My friend and teacher Brock is riding high on his big spread in the Washington Post this week.  Today he was in his element as he repeatedly created “the dawn of fragrance” by frying various combinations of Indian spices.  We learned to make:  Aloo Ghobi (a dry curry), Mali Kofta (another curry with potato dumplings and a very creamy sauce), Palak Paneer (a bright green dish featuring paneer cheese), and Chapatti (a quick bread cooked on the top of the stove).

As each dish was finished we got to try it and discover the distinctive flavor combination.  Contrary to most classes which are demonstration only, we students got to form the potato dumplings and to roll out and cook the chapatti.  He had prefaced this last piece by telling us that the secret to getting a good husband in India is a girl’s ability to make good chapatti.  I came away in awe and very glad I already had a good husband.
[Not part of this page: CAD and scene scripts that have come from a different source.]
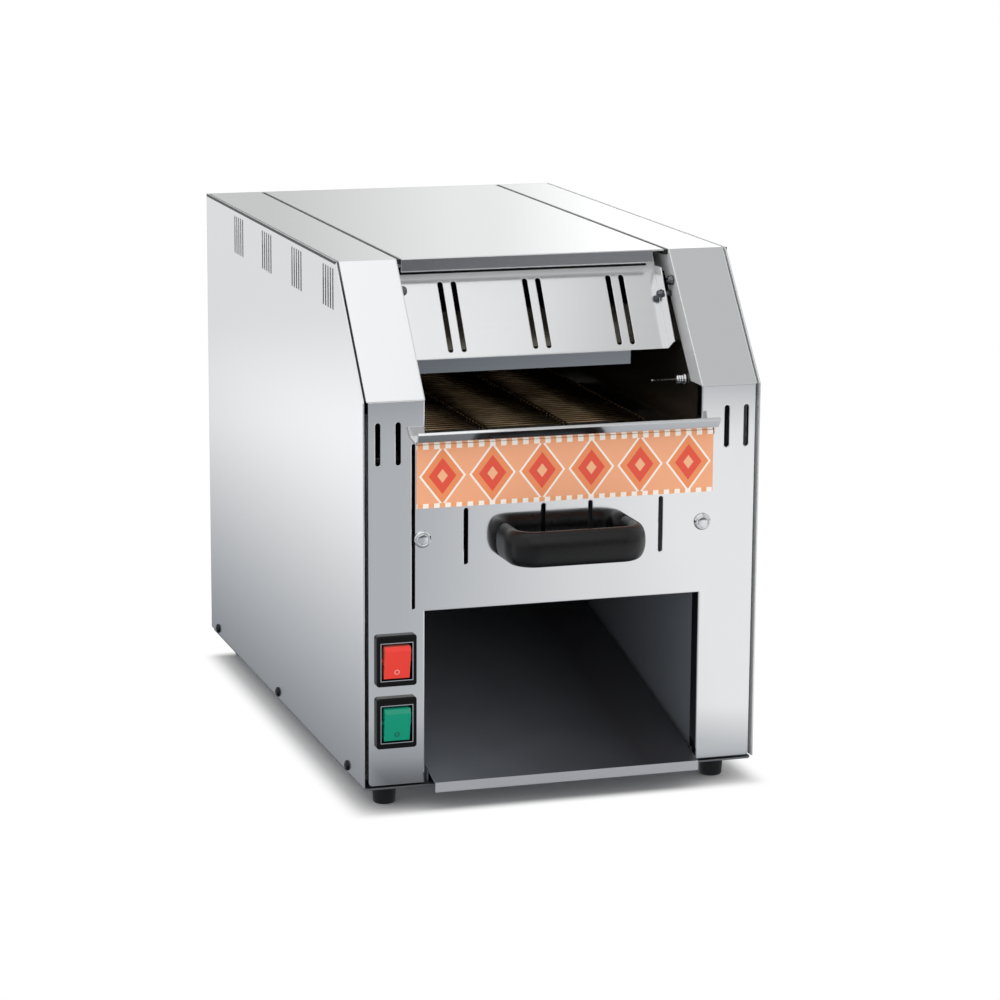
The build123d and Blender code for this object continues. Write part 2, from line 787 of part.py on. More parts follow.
side_screw_ys = [front + 43.4, front + 247.2, front + 450.9]
screw_z = casing_bottom + 3.4
with BuildPart() as side_screw_row:
    for y in side_screw_ys:
        with Locations(Plane.YZ.offset(width / 2)):
            with Locations((y, screw_z)):
                Cylinder(3.8, 2.0, align=(Align.CENTER, Align.CENTER, Align.MIN))
side_screws = Compound(
    children=[side_screw_row.part, mirror(side_screw_row.part, about=Plane.YZ)]
)
save(side_screws, "side_screws")

with BuildPart() as back_screws:
    with BuildSketch(Plane.XZ.offset(-back)):
        for x in (-134.0, 134.0):
            for z in (36.0, 200.0, 364.0):
                with Locations((x, z)):
                    RegularPolygon(4.0, 6)
    extrude(amount=-2)
save(back_screws.part, "back_screws")

with BuildPart() as handle_screws:
    with BuildSketch(Plane.XZ.offset(-front - sheet)):
        for x in (handle_x - bow_half, handle_x + bow_half):
            with Locations((x, handle_z)):
                RegularPolygon(4.5, 6)
    extrude(amount=-3)
save(handle_screws.part, "handle_screws")

# Temperature probe: a ribbed gland on the right wall with a thin stem across the mouth
probe_y = front + 36.0
probe_z = 290.0
with BuildPart() as probe:
    with BuildSketch(Plane.YZ.offset(wall_face)):
        with Locations((probe_y, probe_z)):
            RegularPolygon(4.2, 6)
    extrude(amount=-2.4)
    with BuildSketch(Plane.YZ.offset(wall_face)):
        with Locations((probe_y, probe_z)):
            Circle(3.4)
    extrude(amount=-7.5)
    with BuildSketch(Plane.YZ.offset(wall_face)):
        with Locations((probe_y, probe_z)):
            Circle(0.9)
    extrude(amount=-26)
save(probe.part, "temperature_probe")

# Terminal block beside the gland
terminal_x = -wall_out - 13
with BuildPart() as terminal_block:
    with BuildSketch(Plane.XY.offset(base_top)):
        with Locations((terminal_x, back - 62)):
            Rectangle(22, 44)
    extrude(amount=9)
    with BuildSketch(Plane.XY.offset(base_top + 9)):
        with Locations((terminal_x, back - 62)):
            Rectangle(14, 44)
    extrude(amount=8)
save(terminal_block.part, "terminal_block")

# Rubber feet
foot_x = 123.0
foot_ys = [front + 26.0, back - 26.0]
with BuildPart() as feet:
    for x in (-foot_x, foot_x):
        for y in foot_ys:
            with Locations((x, y, 0)):
                Cylinder(9.0, foot_height, align=(Align.CENTER, Align.CENTER, Align.MIN))
save(feet.part, "feet")
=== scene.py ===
import json
import math

import bpy
from mathutils import Matrix, Vector

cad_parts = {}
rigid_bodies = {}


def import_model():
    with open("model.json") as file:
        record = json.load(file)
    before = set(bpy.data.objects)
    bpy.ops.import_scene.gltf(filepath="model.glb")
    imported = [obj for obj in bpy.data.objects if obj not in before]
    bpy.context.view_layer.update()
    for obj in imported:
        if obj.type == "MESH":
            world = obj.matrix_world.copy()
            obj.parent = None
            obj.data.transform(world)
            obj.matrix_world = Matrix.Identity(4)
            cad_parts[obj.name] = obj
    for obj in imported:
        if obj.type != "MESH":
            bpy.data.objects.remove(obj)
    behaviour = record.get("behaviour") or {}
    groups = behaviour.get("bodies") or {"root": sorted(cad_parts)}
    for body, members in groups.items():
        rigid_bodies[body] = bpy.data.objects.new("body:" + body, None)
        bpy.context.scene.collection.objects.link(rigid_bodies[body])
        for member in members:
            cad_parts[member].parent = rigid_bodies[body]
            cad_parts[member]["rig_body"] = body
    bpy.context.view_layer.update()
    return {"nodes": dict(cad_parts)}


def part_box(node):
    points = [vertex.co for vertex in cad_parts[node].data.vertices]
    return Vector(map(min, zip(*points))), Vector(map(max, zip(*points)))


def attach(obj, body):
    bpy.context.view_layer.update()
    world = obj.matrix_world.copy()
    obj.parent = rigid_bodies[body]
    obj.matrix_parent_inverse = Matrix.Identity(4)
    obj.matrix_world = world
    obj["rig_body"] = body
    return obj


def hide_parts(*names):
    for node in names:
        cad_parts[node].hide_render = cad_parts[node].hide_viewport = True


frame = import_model()
nodes = frame["nodes"]
MM = 0.001


# ---------------------------------------------------------------- helpers

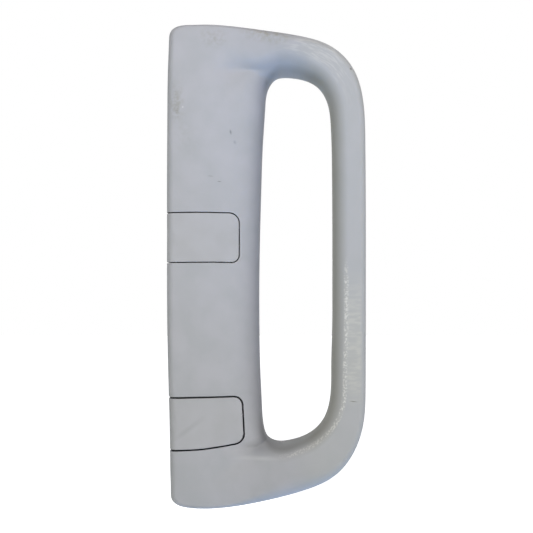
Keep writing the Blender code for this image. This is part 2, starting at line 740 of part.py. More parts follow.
def build():
    """Make every piece of the handle in its place."""
    clear_scene()
    parts = bpy.data.collections.new("grab_handle")
    cutters = bpy.data.collections.new("grab_handle_cutters")
    bpy.context.scene.collection.children.link(parts)
    bpy.context.scene.collection.children.link(cutters)

    places = {"upper": upper_place(), "lower": lower_place()}
    moulding = moulding_mesh("moulding", 0, STATIONS, OUTSIDE, False)
    body = make_handle_body(parts, cutters, places, moulding)
    paint(body, plain_material("grey_moulded_plastic", (0.45, 0.47, 0.50), 0.5, 0))
    for side, place in places.items():
        cover = make_cover(side, place, parts, cutters, moulding)
        paint(cover, plain_material(side + "_cover_plastic", (0.46, 0.48, 0.51), 0.5, 0))
        bush, washer, screw = make_fastening(side, place, parts, cutters)
        paint(bush, plain_material(side + "_bush_steel", (0.50, 0.50, 0.50), 0.4, 1))
        paint(washer, plain_material(side + "_washer_zinc", (0.60, 0.60, 0.58), 0.35, 1))
        paint(screw, plain_material(side + "_screw_zinc", (0.55, 0.53, 0.45), 0.35, 1))


build()
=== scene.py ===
# %% [markdown]
# # A grab handle for a cab pillar
#
# The real thing is one grey injection moulding. A broad, hollow leg is screwed to the pillar, and a
# round grip stands off it on two arms. Two small hinged covers hide the screws.
# The CAD frame that this script loads gives the bodies and the places of their hinges. Everything that
# is seen is made again here in the same places, finer, and put over that frame.

# %% Setup
import json
import math

import bmesh
import bpy
import numpy as np
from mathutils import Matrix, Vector


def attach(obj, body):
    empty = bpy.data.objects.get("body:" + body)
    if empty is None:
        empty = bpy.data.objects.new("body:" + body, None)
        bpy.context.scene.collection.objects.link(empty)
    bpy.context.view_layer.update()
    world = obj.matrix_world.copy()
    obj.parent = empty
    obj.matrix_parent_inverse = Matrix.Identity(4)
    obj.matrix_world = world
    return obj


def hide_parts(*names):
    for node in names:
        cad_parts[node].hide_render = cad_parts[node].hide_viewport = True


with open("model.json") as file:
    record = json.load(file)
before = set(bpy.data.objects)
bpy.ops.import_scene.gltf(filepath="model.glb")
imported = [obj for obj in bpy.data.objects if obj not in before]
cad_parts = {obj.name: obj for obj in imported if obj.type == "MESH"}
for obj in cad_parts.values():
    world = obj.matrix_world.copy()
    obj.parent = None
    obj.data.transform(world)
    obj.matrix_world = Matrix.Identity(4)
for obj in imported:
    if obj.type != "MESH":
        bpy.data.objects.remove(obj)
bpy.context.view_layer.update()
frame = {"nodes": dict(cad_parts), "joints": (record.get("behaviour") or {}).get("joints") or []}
MM = 0.001
print("CAD nodes:", ", ".join(sorted(frame["nodes"])))

# %% [markdown]
# ## Meshes from arrays
#
# Every shape below is an array of points with two directions: along a path, and round a profile.
# One helper turns such a grid into a mesh. It closes the grid where the path or the profile comes back
# to its start, and it closes an open end with a pole, which is a single point with a fan of triangles.
# Working on whole arrays keeps each shape a formula instead of a pile of edits.

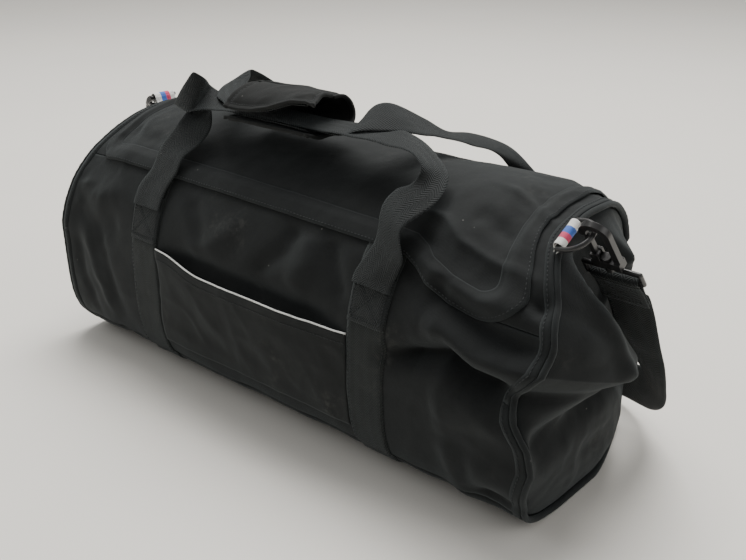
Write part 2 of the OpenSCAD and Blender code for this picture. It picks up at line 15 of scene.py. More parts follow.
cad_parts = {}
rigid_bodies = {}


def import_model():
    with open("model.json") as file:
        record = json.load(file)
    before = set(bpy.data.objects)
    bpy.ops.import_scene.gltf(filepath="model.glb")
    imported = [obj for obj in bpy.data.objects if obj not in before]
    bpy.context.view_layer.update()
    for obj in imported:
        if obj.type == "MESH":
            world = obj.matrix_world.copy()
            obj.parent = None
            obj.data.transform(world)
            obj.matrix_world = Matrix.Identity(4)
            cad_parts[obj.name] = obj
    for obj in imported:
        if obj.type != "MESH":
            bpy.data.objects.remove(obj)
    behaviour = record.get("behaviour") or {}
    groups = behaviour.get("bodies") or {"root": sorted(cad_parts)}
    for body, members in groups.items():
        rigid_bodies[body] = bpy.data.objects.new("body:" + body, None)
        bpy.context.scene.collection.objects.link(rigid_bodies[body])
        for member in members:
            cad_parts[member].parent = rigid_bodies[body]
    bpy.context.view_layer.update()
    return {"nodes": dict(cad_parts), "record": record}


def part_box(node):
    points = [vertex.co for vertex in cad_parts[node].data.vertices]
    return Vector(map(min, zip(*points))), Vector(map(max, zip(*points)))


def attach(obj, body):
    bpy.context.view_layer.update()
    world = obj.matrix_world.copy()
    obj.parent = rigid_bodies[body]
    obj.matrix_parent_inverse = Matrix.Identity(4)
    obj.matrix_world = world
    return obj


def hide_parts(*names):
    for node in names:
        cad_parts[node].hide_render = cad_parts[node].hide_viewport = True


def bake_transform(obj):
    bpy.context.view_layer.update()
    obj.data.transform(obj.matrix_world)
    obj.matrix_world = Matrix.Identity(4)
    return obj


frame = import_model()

MM = 0.001
nodes = frame["nodes"]
joints = {joint["name"]: joint for joint in frame["record"]["behaviour"]["joints"]}


def box_mm(node):
    low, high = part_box(node)
    return np.array(low)*1000, np.array(high)*1000


def joint_pos(name):
    return np.array(joints[name]["pos_m"])*1000


def joint_axis(name):
    return np.array(joints[name]["axis"], float)


# ---------------- driving sizes: mm, and degrees round the body ----------------
ROUND_R = -box_mm("front_panel")[0][1]            # radius of the round upper half
AXIS_Z = box_mm("top_lid")[1][2] - ROUND_R        # height of its centre
BASE_DROP = AXIS_Z - 1.7                          # from the axis down to the flat base
HALF_LEN = 277.0
STRAIGHT = 195.0                                  # |x| where the ends begin to lean
DEG_PER_MM = 180/(math.pi*ROUND_R)
MM_PER_DEG = math.pi*ROUND_R/180
CLOTH = 1.4                                       # shell thickness

ZIP_DEG, ZIP_X, ZIP_CORNER_R = 43.5, 252.0, 24.0  # front run, end runs, corners
ZIP_EDGE = 4.2                                    # zip line to the cut edge of the cloth
CORNER_DEG = ZIP_DEG + ZIP_CORNER_R*DEG_PER_MM
LID_BACK = 140.0                                  # seam at the back of the lid
FRONT_TOP = ZIP_DEG - ZIP_EDGE*DEG_PER_MM
BASE_FRONT, BASE_BACK = -42, 222                  # seams along the base
SEAM_GAP = .2

WEB_W = 38.0
BAND_X = (box_mm("left_band")[0][0] + box_mm("left_band")[1][0])/-2
ANCHOR_TOP, ANCHOR_LOW = 29.0, 9.5                # sewn handle ends


# ---------------- small maths ----------------
def smooth(u):
    u = np.clip(u, 0, 1)
    return u*u*(3 - 2*u)


def bell(distance, width, power=2):
    return np.exp(-(distance/width)**power)


def unit(v):
    return v/np.maximum(np.linalg.norm(v, axis=-1, keepdims=True), 1e-9)


def square_to(v, axis):
    """The part of v at right angles to a unit axis."""
    return v - (v*axis).sum(-1, keepdims=True)*axis


def run_length(path):
    return np.concatenate([[0], np.cumsum(np.linalg.norm(np.diff(path, axis=0), axis=1))])


def wrap_angle(angle):
    return ((angle + 180) % 360) - 180


def grid(us, vs):
    return np.meshgrid(us, vs, indexing="ij")


def pairs(u, v):
    """UVs from two arrays that broadcast together."""
    return np.stack(np.broadcast_arrays(u, v), -1)


def rounded(s, power, least):
    """Relative thickness across a strip with rounded selvedges at s = -1 and 1."""
    return np.sqrt(np.clip(1 - np.abs(s)**power, least, 1))


def spline(points, steps):
    """Catmull-Rom curve through the points."""
    points = np.asarray(points, float)
    count, out = len(points), []
    for i in range(count - 1):
        a, b = points[max(0, i - 1)], points[i]
        c, d = points[i + 1], points[min(count - 1, i + 2)]
        for j in range(steps + (1 if i == count - 2 else 0)):
            u = j/steps
            out.append(.5*(2*b + (c - a)*u + (2*a - 5*b + 4*c - d)*u*u
                           + (3*b - a - 3*c + d)*u**3))
    return np.array(out)


def polyline_distance(x, y, points):
    """Distance to a polyline, and how far along it (0 to 1) the nearest point is."""
    best, along = np.full(x.shape, 1e9), np.zeros(x.shape)
    count = len(points) - 1
    for i in range(count):
        (ax, ay), (bx, by) = points[i], points[i + 1]
        dx, dy = bx - ax, by - ay
        u = np.clip(((x - ax)*dx + (y - ay)*dy)/(dx*dx + dy*dy + 1e-9), 0, 1)
        d = np.hypot(x - ax - u*dx, y - ay - u*dy)
        nearer = d < best
        best = np.where(nearer, d, best)
        along = np.where(nearer, (i + u)/count, along)
    return best, along


LATTICE = np.random.RandomState(7).rand(64, 64)*2 - 1


def vnoise(x, y):
    """Smooth repeatable noise, -1 to 1."""
    xi, yi = np.floor(x).astype(int), np.floor(y).astype(int)
    fx, fy = x - xi, y - yi
    fx, fy = (f*f*f*(f*(f*6 - 15) + 10) for f in (fx, fy))

    def at(a, b):
        return LATTICE[a % 64, b % 64]
    return ((at(xi, yi)*(1 - fx) + at(xi + 1, yi)*fx)*(1 - fy)
            + (at(xi, yi + 1)*(1 - fx) + at(xi + 1, yi + 1)*fx)*fy)


def ridged(x, y):
    return 1 - 2*np.abs(vnoise(x, y))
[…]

After class I had one more activity on the Hill before returning to suburbia.  A good friend had offered me a ticket to go to “A Musical Banquet,” music of 1610 performed by the Folger Consort on period instruments.  While not having the fragrance of the Indian cuisine, it was still a savory mix of instrumental and vocal pieces, many of which had the feel of a dance.  The combination of lutes, viol, guitar, recorder, violin, drum, and even bagpipes was absolutely perfect for this types of music.  The performers were veterans of this type of music, some playing together for as many as 40 years.

It was hard to leave all these sights, sounds, and tastes and head back across the bridge to Costco and Whole Foods to replenish my larder. 

Now all I can think about is recreating the Indian feast with Deborah.  There is nothing terribly daunting about Indian cooking.  You simply have to accept the fact that there are many ingredients and a lot of prep.  Well worth it in the end!


Blogger Kristin said...

What a lovely day! I've loved learning to make Indian food and would probably benefit from a class (or three).

9:20 PM  
Blogger Cyndy said...

A curry sandwich! With music as the bread. That sounds great.